There are a lot of commonalities between debt consolidation and credit card refinancing. Here are some of the most striking similarities:
- Both options have the potential to allow you to pay off all existing credit card debt and replace multiple monthly payments with a single payment.
- If you have good credit, you are likely to qualify for an interest rate that is substantially lower than what you’re paying on multiple credit cards.
- Both options involve up-front charges for closing costs or a balance transfer, although there are exceptions to the latter.
- Both options will cause a minimal hit to your credit score but have the potential to improve your score in the long run.

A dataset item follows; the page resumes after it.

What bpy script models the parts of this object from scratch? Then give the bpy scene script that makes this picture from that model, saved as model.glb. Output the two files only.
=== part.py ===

- There are risks involved with both options, especially when it comes to additional credit card spending. Neither option will fix the underlying behavior that caused you to accrue debt and both require a debt management plan to minimize the risk that you’ll repeat financial mistakes.
- Late payments for either option have potentially serious consequences.
Here are some of the most important differences between credit card refinancing and debt consolidation loans:
- Credit card refinancing typically comes with a low introductory rate that applies for 12-18 months and changes to a variable rate, while debt consolidation loans often come with a fixed rate that means you’ll have predictable monthly payments.
- There is no penalty for paying more than the minimum with credit card refinancing but some loans have early prepayment penalties. You’ll need to read the fine print if you want the option to accelerate your payments on a debt consolidation loan.
- Late payments on either option can impact your credit score, but if you are late with your credit card refinancing payments, you run the risk of losing your introductory rate.
- If you use a home equity loan or HELOC to consolidate your debt, your home serves as collateral. If you default on your loan, you could lose your home to foreclosure.
- Most balance transfer credit cards require good-to-excellent credit (a score of 670 or higher) to qualify for a low introductory rate. The required credit score for a loan may be less, as low as 580.
Should you consolidate debt with a loan or credit card refinancing?
Choosing the option that’s right for you requires careful consideration of the pros and cons of credit card refinancing and debt consolidation.
As a rule, it’s easier to qualify for a debt consolidation loan than it is to qualify for a balance transfer card, although there are exceptions. You should compare interest rates, fees and terms before you make a decision.
Some balance transfer cards, including Addition Financial’s Platinum Low Rate card, do not charge a balance transfer fee. In most cases, a card with no transfer fee will be a better choice than one that charges a fee, since the fee will temporarily increase your existing debt.
We suggest crunching the numbers and comparing the total amount you’ll pay with each option before making a decision. Of course, you should also make sure that you can make the monthly payments, since delinquency can hurt your credit score.
Affordable debt consolidation with Addition Financial Credit Union
Either credit card refinancing or debt consolidation can help you get out of debt. The key is to compare all costs and combine debt consolidation with budgeting and a debt management plan to make sure you don’t accrue more debt.